In the worst case scenario, a catastrophic Wildfire in the area would require the evacuation of large numbers of people. The Glen Haven EPLAN is a guide for the GHAVFD to implement such an evacuation. The process would be time-consuming, and would require most of the Department's available manpower. While the evacuation was being completed, the process of protecting those properties from fire would also be undertaken.
At last count, there are approximately 500 structures in the Glen Haven area. If only a quarter of those structures were in jeopardy due to Wildfire, 125 structures would require protection. The best possible way to accomplish this would be to position a Fire Engine at each of those properties. Each Engine requires a minimum of 3 Firefighters to be effective. The total need would be 375 Firefighters manning 125 Fire Engines. The GHAVFD doesn't have 375 Firefighters, much less 125 Fire Engines. Even if that number of people and apparatus were available, there simply is no way for that many Fire Engines to negotiate our roads and secure enough water to supply them all. So what are we to do?
IN A NUTSHELL
Once again, the term triage. Home Triage will help the GHAVFD identify those properties which present the highest likelihood for successful Firefighting effort. It also helps owners identify hazards and areas needing improvement. Both entities benefit. The process is voluntary. Owners request the triage survey. GHAVFD doesn't conduct a property survey in secret, without the owner being present. Determinations are not kept in a secret VFD file somewhere, and are not final, or unchangeable. A simple application of logic is all that's necessary to understand the issue.

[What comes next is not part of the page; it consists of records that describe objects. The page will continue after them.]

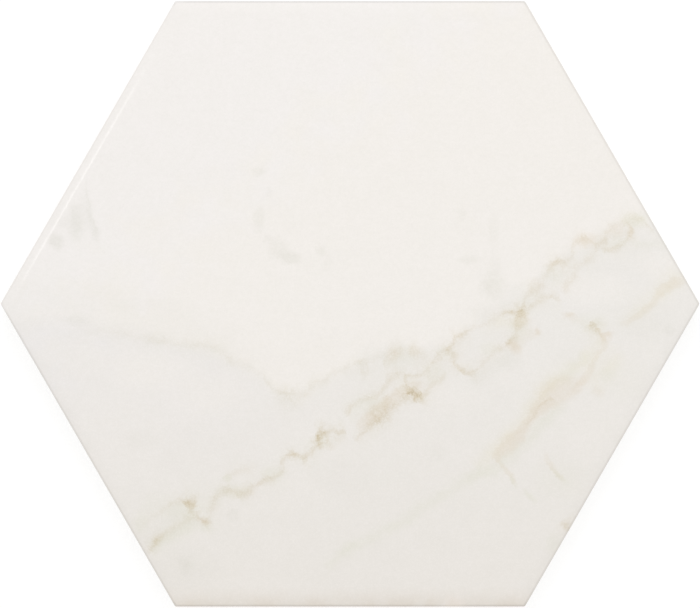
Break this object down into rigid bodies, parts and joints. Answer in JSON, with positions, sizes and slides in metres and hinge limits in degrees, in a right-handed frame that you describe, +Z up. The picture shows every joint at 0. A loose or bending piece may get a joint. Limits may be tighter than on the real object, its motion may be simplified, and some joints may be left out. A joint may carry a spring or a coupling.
{
  "type": "hexagon floor tile",
  "caption": "Hexagonal glazed porcelain floor tile with a white marble-look face, softly falling edges and a keyed back, laid with others of its size to cover a floor.",
  "frame": {"origin": "middle of the back, on the floor that the tile lies on", "axes": "+Z up through the glazed face; +X towards the corner at the picture's right; +Y square to a side, towards the picture's top"},
  "size_m": [0.1998, 0.1732, 0.009],
  "materials": {
    "glazed_porcelain": "satin white marble-look glaze on the face and its edges; unglazed pale body on the walls and back"
  },
  "bodies": {
    "root": {"tile": "glazed_porcelain"}
  },
  "joints": []
}
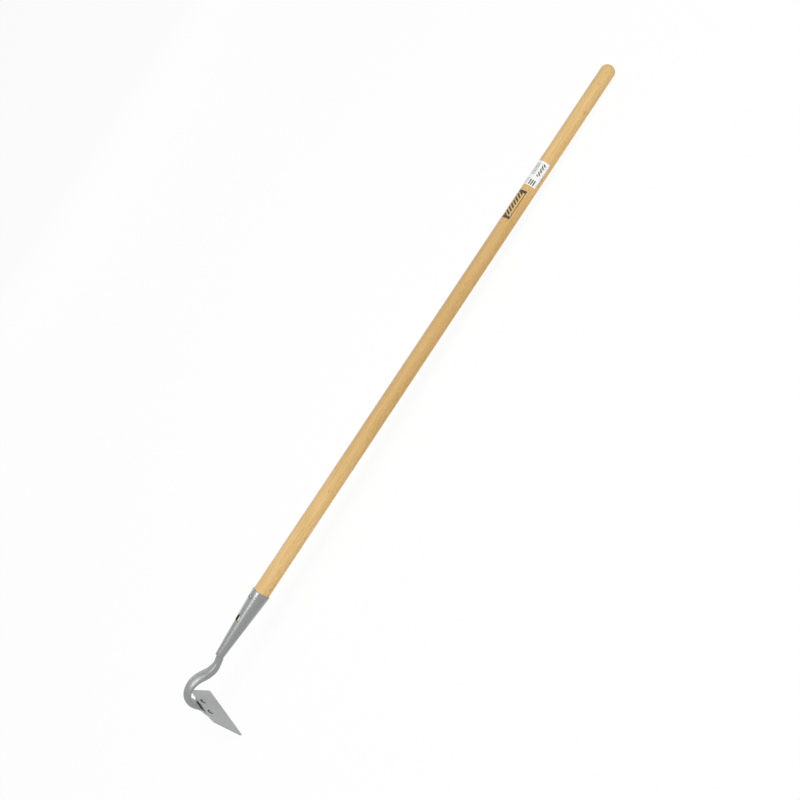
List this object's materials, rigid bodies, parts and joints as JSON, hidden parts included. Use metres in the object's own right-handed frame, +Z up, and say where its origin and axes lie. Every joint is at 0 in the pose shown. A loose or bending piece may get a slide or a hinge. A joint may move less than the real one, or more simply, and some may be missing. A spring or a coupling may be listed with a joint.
{
  "type": "trapezoid hoe",
  "caption": "Long-handled draw hoe with a straight ash handle, a conical socket, a gooseneck and a riveted trapezoid blade.",
  "frame": {"origin": "middle of the blade's cutting edge, which lies on the floor", "axes": "+X from the blade towards the butt of the handle along the floor, +Y across the blade, +Z up; the hoe lies as it rests, on its cutting edge and its butt"},
  "size_m": [1.4024, 0.1372, 0.1084],
  "materials": {
    "ash": "pale ash, sanded smooth and clear lacquered",
    "silver_paint": "silver-grey paint on forged steel, satin",
    "bright_steel": "zinc plated",
    "paper": "matt paper label"
  },
  "bodies": {
    "root": {"handle": "ash", "socket": "silver_paint", "socket_screw": "bright_steel", "neck": "silver_paint", "blade": "silver_paint", "rivet_left": "silver_paint", "rivet_right": "silver_paint", "handle_label": "paper"}
  },
  "joints": []
}
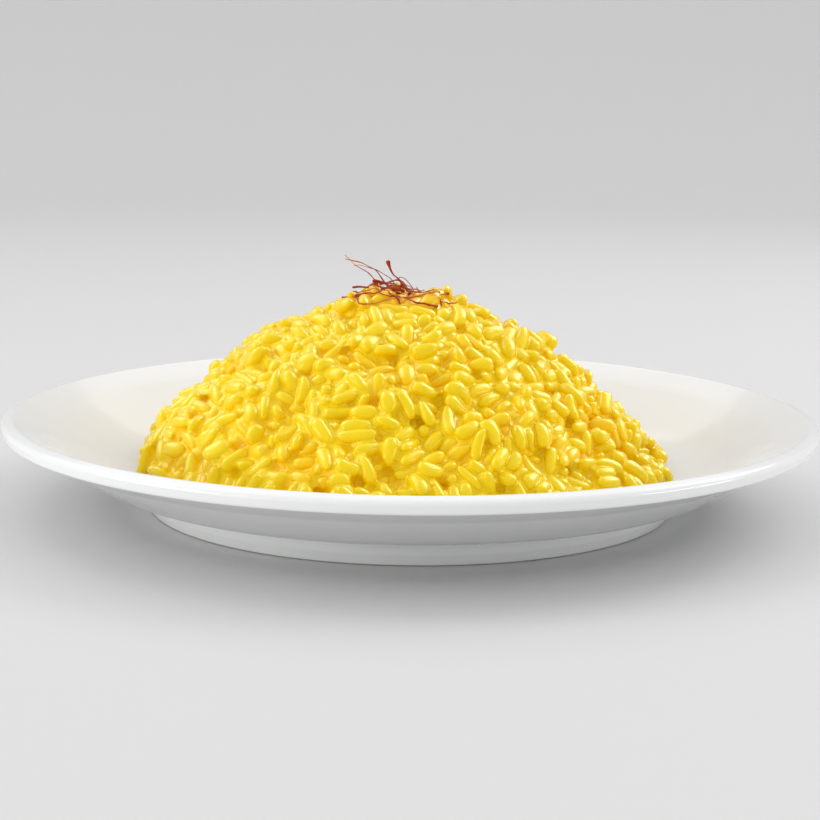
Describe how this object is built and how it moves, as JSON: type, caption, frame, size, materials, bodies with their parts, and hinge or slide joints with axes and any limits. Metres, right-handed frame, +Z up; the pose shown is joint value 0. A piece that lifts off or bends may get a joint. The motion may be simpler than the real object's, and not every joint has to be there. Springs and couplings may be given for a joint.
{
  "type": "saffron risotto in a plate",
  "caption": "Saffron risotto heaped in a deep rimmed white plate, with a loose tuft of saffron threads on its summit.",
  "frame": {"origin": "on the table under the plate's axis, at the level of the foot ring's flat face", "axes": "+Z up along the plate's turned axis; -Y faces the viewer; -X is the heap's steeper side"},
  "size_m": [0.24, 0.24, 0.0742],
  "materials": {
    "porcelain": "white glazed porcelain, gloss; the foot ring's land is unglazed",
    "rice": "cooked rice in saffron cream: wet, glossy and slightly see-through, golden yellow",
    "threads": "dried saffron threads, dark red with orange ends"
  },
  "bodies": {
    "root": {"plate": "porcelain", "risotto": "rice", "saffron": "threads"}
  },
  "joints": []
}
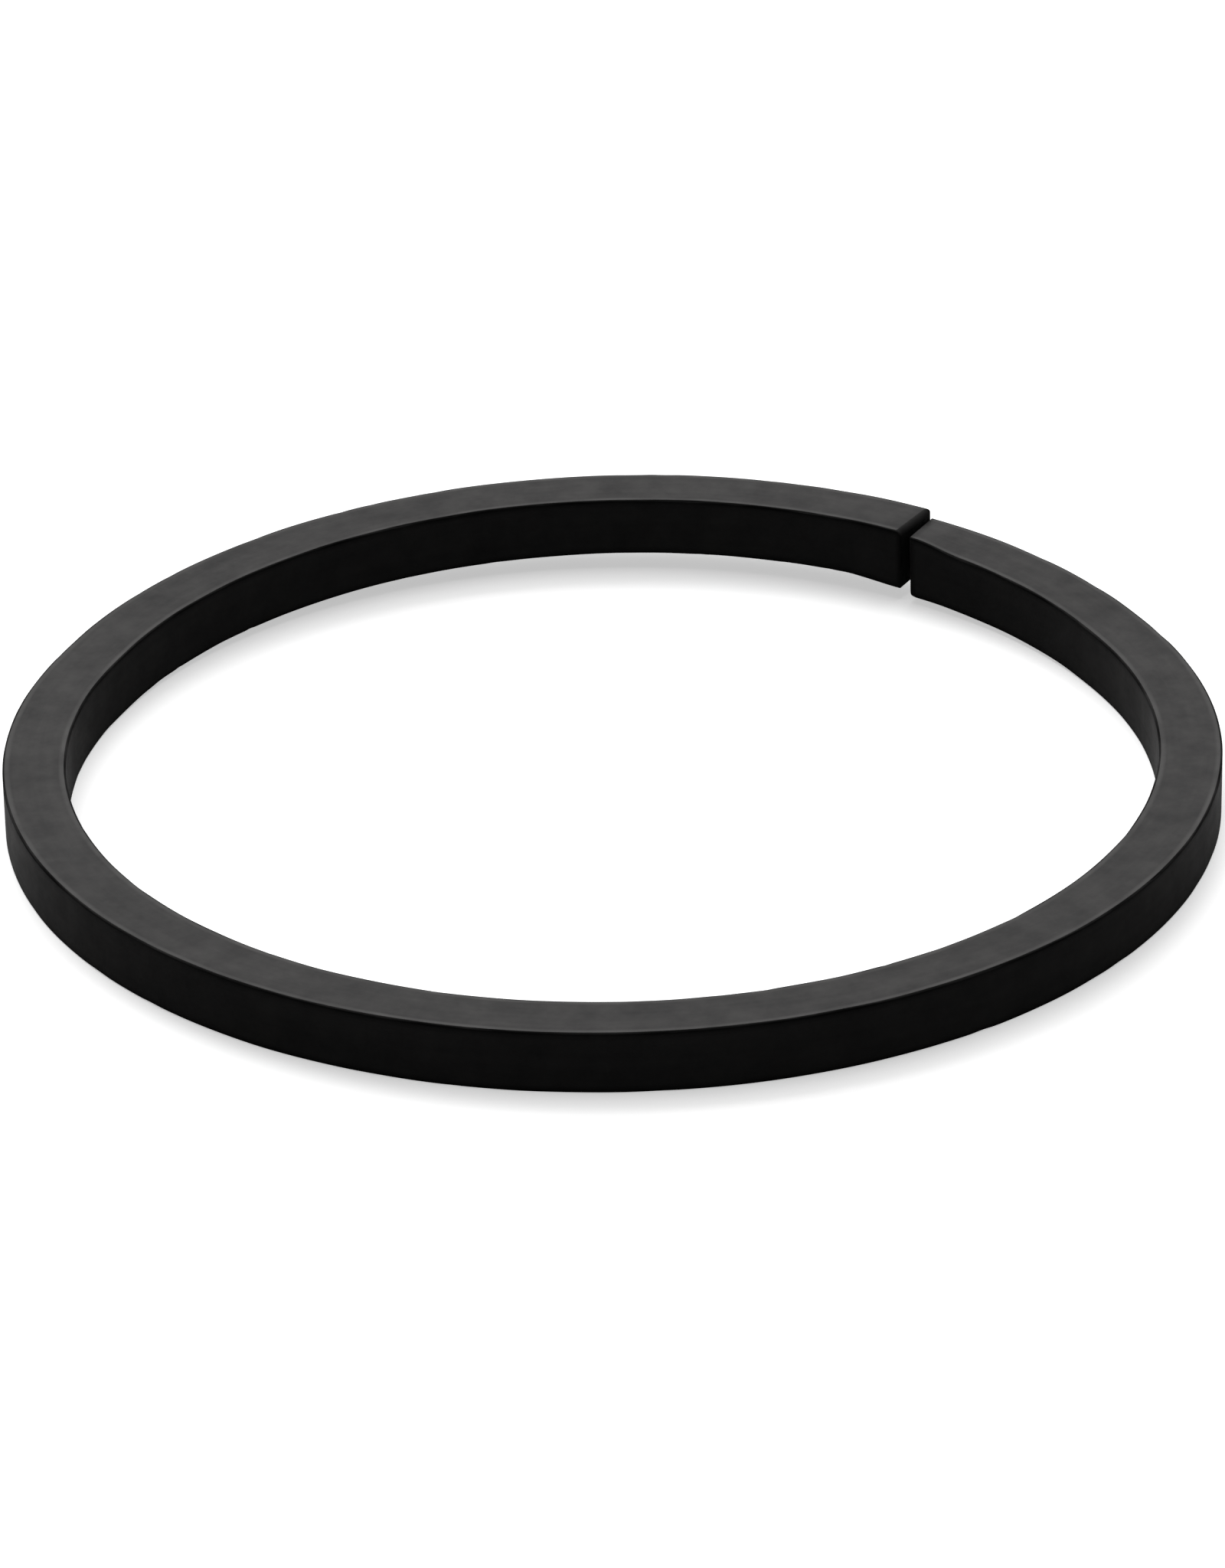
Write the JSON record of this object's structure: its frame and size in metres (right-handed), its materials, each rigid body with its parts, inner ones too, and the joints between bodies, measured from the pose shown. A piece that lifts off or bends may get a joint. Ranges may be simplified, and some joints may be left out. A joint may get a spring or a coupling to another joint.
{
  "type": "snap ring",
  "caption": "Split retaining ring of square black spring wire, nearly closed, that grips a groove in a shaft.",
  "frame": {"origin": "centre of the ring's circle, on its lower flat face", "axes": "+Z along the ring's axis, up from the face it lies on; +X through the middle of the split; the end that stands higher is on the +Y side"},
  "size_m": [0.0385, 0.0385, 0.0026],
  "materials": {
    "black_spring_steel": "satin black oxide on drawn spring wire"
  },
  "bodies": {
    "root": {"snap_ring": "black_spring_steel"}
  },
  "joints": []
}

A property which is accessible stands a better chance of being saved than a property we can't get an Engine to. A property where some effort has been made by the owner to mitigate hazard has a better chance of survival than one where many hazards exist. Firefighters want to save every home, and if any single property were the only one jeopardized, every GHAVFD volunteer would be there risking life and limb to save it.
On the other hand, when many homes are at risk, which homes survive will depend mainly on which have a reasonable chance of survival. The GHAVFD Volunteers can only provide the information which is used to determine a reasonable chance of survival. We want to help property owners improve the chance part. By doing so, we improve our chances for survival.
With limited resources and time being the constraining factors in terms of structure protection, the GHAVFD asks for an effort from property owners to help ensure that properties are "protectable". Applying "FireWise" practices can create defensible space and reduce hazards. These actions can buy the Firefighters precious time when they are faced with trying to provide protection for numerous properties.